9 Joanne Mattera February 1, 2010 at 8:22 pm

I don’t notice any artists of color in there, either. Without Mitchell they could have kept it all white and all male. That was the ideal back then, wasn’t it?

10 Joanne Mattera February 1, 2010 at 8:25 pm

P.S. For the next round, when prices increase (again), how about a series of Minimalist stamps? They could be all black, Nothing on them. Just peel, stick and post.

11 hv February 3, 2010 at 3:07 pm

Black? That seems excessive…maybe unbleached white? ;)

12 UPS! February 6, 2010 at 10:16 pm

Better late than never

13 Richard February 20, 2010 at 8:23 pm

Robert Hughes described Frankenthaler’s work as “intellectual prettiness.” Not too artful a take on her. If you hold Gorky to be a precurser she was a postcurser. Gottlieb…crucial? For what: fake hieroglyphs? Please. It was supposed to be some expression of a Jungian primitive sign language. Maybe if enough post-feminists rewrite history Lee Krasner can come out from behind Pollack for overblown recognition of her own minor career.
Is someone trying to propose that there were first generation AbExers of color? If wishes were fishes…

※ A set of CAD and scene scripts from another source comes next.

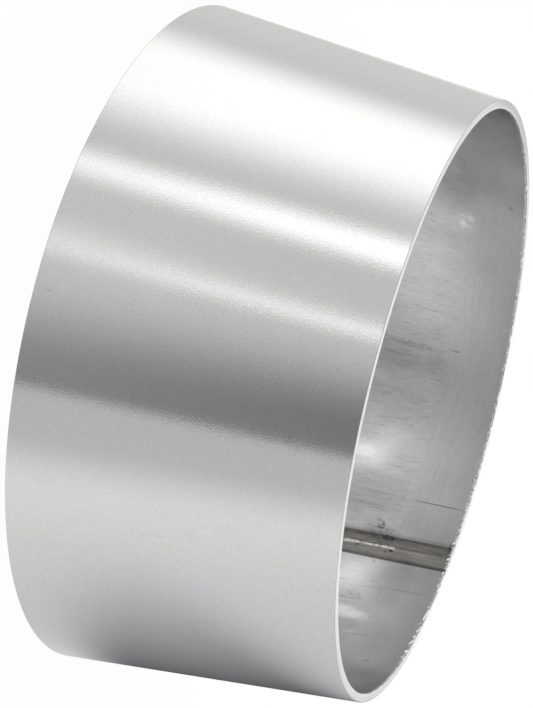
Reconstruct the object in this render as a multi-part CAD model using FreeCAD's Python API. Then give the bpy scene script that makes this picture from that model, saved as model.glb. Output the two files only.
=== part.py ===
"""Transition cone: a short tube reducer rolled from sheet and welded along one seam.

The large end stands on z = 0 and the small end faces up, on the axis +Z. Both ends are cut
square. The seam runs up the wall on the +X side. All sizes are in millimetres.
"""

import FreeCAD, Part
import math
import os

# Cone, to suit 4 1/2 in and 4 in tube
large_od = 114.3            # outside diameter of the large end
small_od = 101.6            # outside diameter of the small end
length = 50.8               # from one end face to the other, along the axis
sheet = 1.5                 # sheet thickness, measured square to the wall

# Edges of the two cut ends
outer_edge_chamfer = 0.20   # 45 degree chamfer that the belt leaves outside
inner_edge_chamfer = 0.12   # 45 degree chamfer from deburring the inside

# Seam, as it shows on the inner wall
strip_width = 5.3           # flat that is pressed along the seam, with a sharp edge each side
strip_sink = 0.02           # depth of the flat's middle below the rolled wall
bead_width = 1.0            # root bead, from toe to toe on the flat
bead_height = 0.30          # crest of a ripple above the flat
ripple_pitch = 1.25         # from one ripple of the bead to the next
ripple_depth = 0.09         # how much lower the bead is between two ripples

# Bands inside both ends, brushed after welding, where the bead is worked down
dressed_length = 11.0       # width of the band, from the end face
dressed_bead = 0.06         # height of the bead that is left above the rolled wall
dressed_run_out = 3.0       # length over which the bead then rises to full height

# Sizes that follow from those above
large_radius = large_od / 2
small_radius = small_od / 2
taper = (large_radius - small_radius) / length
half_angle = math.atan(taper)
radial_wall = sheet / math.cos(half_angle)
slant_length = length / math.cos(half_angle)
overrun = sheet             # how far a cutting tool runs past the face that it cuts

centre = FreeCAD.Vector(0, 0, 0)
axis = FreeCAD.Vector(0, 0, 1)


def inner_radius(z):
    """Radius of the rolled inner wall at height z."""
    return large_radius - radial_wall - taper * z


# Seam line up the inner wall: X runs along it from z = 0, and Z is square to the wall and
# points at the cone's axis
up_the_seam = FreeCAD.Vector(-math.sin(half_angle), 0, math.cos(half_angle))
inward = FreeCAD.Vector(-math.cos(half_angle), 0, -math.sin(half_angle))
seam = FreeCAD.Placement(
    FreeCAD.Vector(inner_radius(0), 0, 0),
    FreeCAD.Rotation(up_the_seam, inward.cross(up_the_seam), inward, "XZY"),
)


def turned(corners):
    """Solid turned about the cone's axis, from the (radius, height) corners of its section."""
    points = [FreeCAD.Vector(radius, 0, z) for radius, z in corners]
    outline = Part.makePolygon(points + points[:1])
    return Part.Face(outline).revolve(centre, axis, 360)


def rolled_wall():
    """Conical wall with square-cut ends and broken outer edges."""
    wall = turned([
        (large_radius, 0),
        (small_radius, length),
        (inner_radius(length), length),
        (inner_radius(0), 0),
    ])
    outer_edges = [
        edge for edge in wall.Edges
        if isinstance(edge.Curve, Part.Circle)
        and edge.Curve.Radius > inner_radius(edge.Curve.Center.z) + radial_wall / 2
    ]
    return wall.makeChamfer(outer_edge_chamfer, outer_edges)


def pressed_strip():
    """Block whose lower face is the flat along the seam."""
    corner = FreeCAD.Vector(-overrun, -strip_width / 2, -strip_sink)
    block = Part.makeBox(slant_length + 2 * overrun, strip_width, overrun, corner)
    block.Placement = seam
    return block


def root_bead():
    """Rippled weld metal: a scalloped rod sunk in the wall, flush with its outside.

    The rod's section is the circle through the crest and both toes of the bead. Its outline
    is a row of arcs, one for each ripple, turned about the rod's own centre line.
    """
    rod_radius = (bead_width ** 2 / 4 + bead_height ** 2) / (2 * bead_height)
    rod_depth = rod_radius - bead_height + strip_sink
    valley_radius = rod_radius - ripple_depth
    ripples = max(1, round(slant_length / ripple_pitch))
    pitch = slant_length / ripples

    def point(step, radius):
        return FreeCAD.Vector(step * pitch, 0, radius - rod_depth)

    scallops = [
        Part.Arc(
            point(step, valley_radius),
            point(step + 0.5, rod_radius),
            point(step + 1, valley_radius),
        ).toShape()
        for step in range(-1, ripples + 1)
    ]
    base = Part.makePolygon([
        point(ripples + 1, valley_radius),
        point(ripples + 1, 0),
        point(-1, 0),
        point(-1, valley_radius),
    ])
    outline = Part.Wire(scallops + base.Edges)
    rod = Part.Face(outline).revolve(point(0, 0), FreeCAD.Vector(1, 0, 0), 360)
    rod.Placement = seam
    return rod.common(Part.makeCone(large_radius, small_radius, length))


def dressing_tool(face_z, into):
    """Body that works the bead down from one end face; into is +1 or -1, along the axis."""
    start = face_z - into * overrun
    band_end = face_z + into * dressed_length
    run_out_end = band_end + into * dressed_run_out
    return turned([
        (0, start),
        (inner_radius(start) - dressed_bead, start),
        (inner_radius(band_end) - dressed_bead, band_end),
        (inner_radius(run_out_end) - bead_height, run_out_end),
        (0, run_out_end),
    ])


def deburring_tool(face_z, into):
    """Countersink that leaves the 45 degree chamfer inside one end face."""
    mouth = inner_radius(face_z) + inner_edge_chamfer
    return turned([
        (0, face_z - into * overrun),
        (mouth + overrun, face_z - into * overrun),
        (mouth - overrun, face_z + into * overrun),
        (0, face_z + into * overrun),
    ])


def cone_shell():
    """The whole part, one piece of welded sheet."""
    shell = rolled_wall().cut(pressed_strip()).fuse(root_bead())
    for face_z, into in ((0, 1), (length, -1)):
        shell = shell.cut(dressing_tool(face_z, into))
        shell = shell.cut(deburring_tool(face_z, into))
    return shell.removeSplitter()


shell = cone_shell()
print("cone_shell:", len(shell.Solids), "solid,", len(shell.Faces), "faces,",
      round(shell.Volume), "mm3, valid", shell.isValid())
os.makedirs("parts", exist_ok=True)
shell.exportStep("parts/cone_shell.step")
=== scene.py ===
# %% [markdown]
# # A transition cone in brushed stainless steel
#
# This lesson dresses one real object: a short cone that joins a 4 1/2 inch tube to a 4 inch
# tube. It was rolled from sheet, welded along one seam and brushed round the outside. The
# shape looks simple, so nearly all of the likeness comes from three things: an exact outline,
# a finish that reflects as brushed metal does, and a studio that gives it something to reflect.
#
# The frame holds the measured model. Everything below stays in that frame, in metres, with
# the large end on z = 0 and the weld seam on the +X side.

# %% Load the frame
import math

import bpy
import numpy as np
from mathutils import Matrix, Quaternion, Vector


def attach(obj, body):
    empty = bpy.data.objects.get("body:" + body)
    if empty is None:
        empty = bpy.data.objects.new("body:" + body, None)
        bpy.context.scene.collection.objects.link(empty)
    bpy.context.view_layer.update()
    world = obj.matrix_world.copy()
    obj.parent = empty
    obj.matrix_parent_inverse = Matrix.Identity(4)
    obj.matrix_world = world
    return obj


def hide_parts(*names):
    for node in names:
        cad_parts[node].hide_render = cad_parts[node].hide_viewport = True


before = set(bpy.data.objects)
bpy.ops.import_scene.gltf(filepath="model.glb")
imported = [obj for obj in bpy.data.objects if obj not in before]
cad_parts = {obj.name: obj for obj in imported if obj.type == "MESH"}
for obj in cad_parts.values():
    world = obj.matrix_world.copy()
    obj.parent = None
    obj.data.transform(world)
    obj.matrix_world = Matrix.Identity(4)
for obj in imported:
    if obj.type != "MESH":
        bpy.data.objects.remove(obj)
bpy.context.view_layer.update()
mm = 0.001

# %% [markdown]
# ## Measure the cone
#
# A number that the model already holds is better read from it than typed again. The radii at
# the two end faces come from the node's vertices there: the widest vertex on a face is on its
# outer edge and the narrowest on its inner edge. Both edges are broken, so the width of that
# break is added back.

# %% Radii, length and wall
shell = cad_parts["cone_shell"]
points = np.array([v.co for v in shell.data.vertices])
spread = np.hypot(points[:, 0], points[:, 1])
length = float(points[:, 2].max())
face_reach = 0.002 * mm
outer_break = 0.20 * mm
inner_break = 0.12 * mm


def face_radii(z):
    """Outer and inner radius of the cut face at height z, with its broken edges filled up."""
    on_face = abs(points[:, 2] - z) < face_reach
    return spread[on_face].max() + outer_break, spread[on_face].min() - inner_break


large_radius, large_bore = face_radii(0.0)
small_radius, small_bore = face_radii(length)
half_angle = math.atan((large_radius - small_radius) / length)
print(f"large end {large_radius / mm:.2f} mm, small end {small_radius / mm:.2f} mm,"
      f" length {length / mm:.2f} mm, rim {(small_radius - small_bore) / mm:.2f} mm,"
      f" half angle {math.degrees(half_angle):.2f} degrees")

# %% [markdown]
# ## One section, carried round the axis
#
# The whole part is a surface of two parameters: how far round the axis, and how far along
# the outline of the wall's section. A Spin or a Screw modifier could turn the same outline,
# but a grid of our own lets the rows and columns crowd together where detail is fine, such
# as at the weld, and stay wide where the wall is smooth. It also closes on itself both ways,
# so it has no open edge and no pole.
#
# The outline is four straight runs joined by four small arcs. A sharp edge on a model looks
# wrong in a close view: the thin bright line along a real rim is its broken edge catching
# the light.

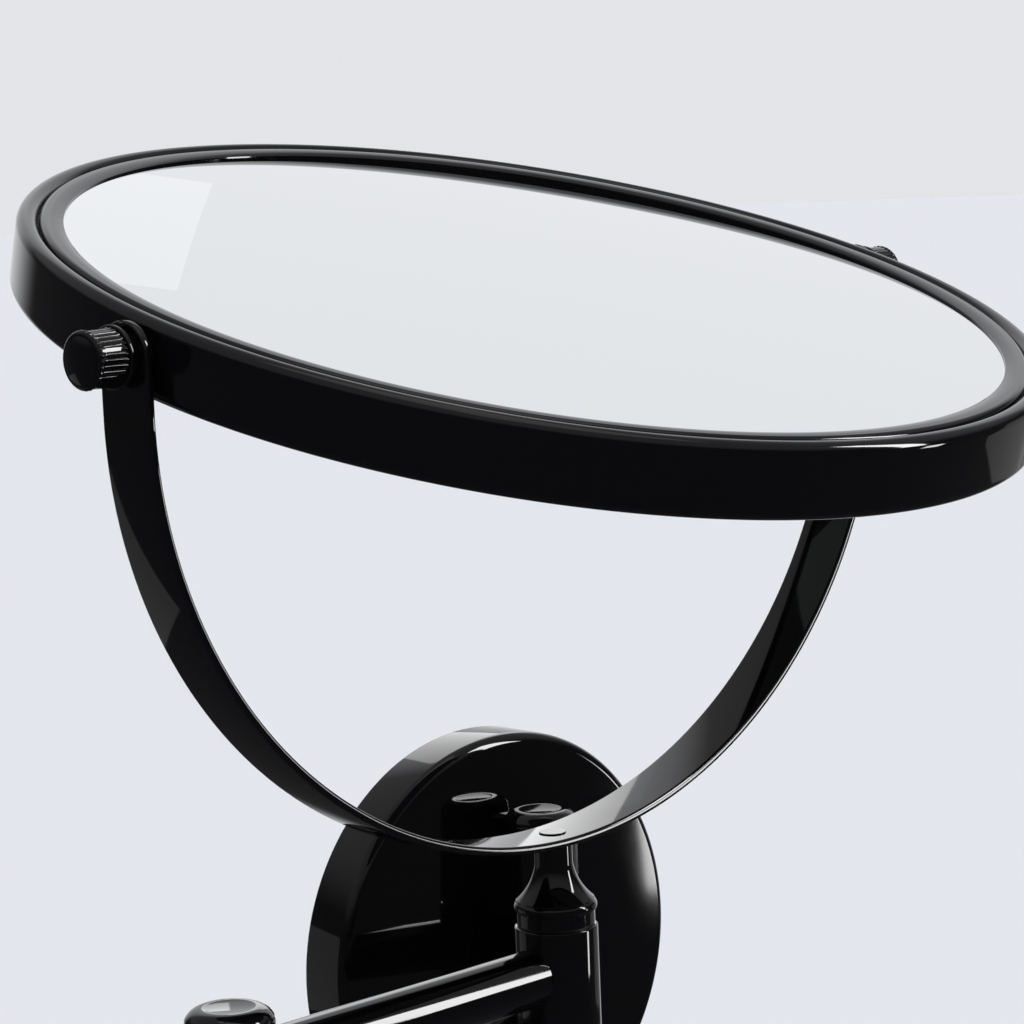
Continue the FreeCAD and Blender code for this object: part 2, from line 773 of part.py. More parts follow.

14 Richard April 2, 2010 at 12:26 am

I just got the stamps today. Frankly only the Newman, Rothko, Pollack, and Motherwell have coherence as stamps. I love de Kooning but they should have picked a different one. It looks too much like the Pollack (which was pretty much de Kooning’s issue anyway). The others are nonsense.

15 Neil April 12, 2010 at 10:40 pm

Um, not to throw gas on the fire, but I’ve got a little list, too. Just to start, there’s Charles Alston, Romare Bearden, Ed Clark, Beauford Delaney, Herb Gentry, Norman Lewis, and Hale Woodruff, along with Peg Alston, Alma Thomas, Louise Nevelson, and Georgia O’Keefe, for God’s sake. Some might not be in the canon as the real abstract expressionists, but for heaven’s sake, they were/are abstract as hell, and certainly expressive!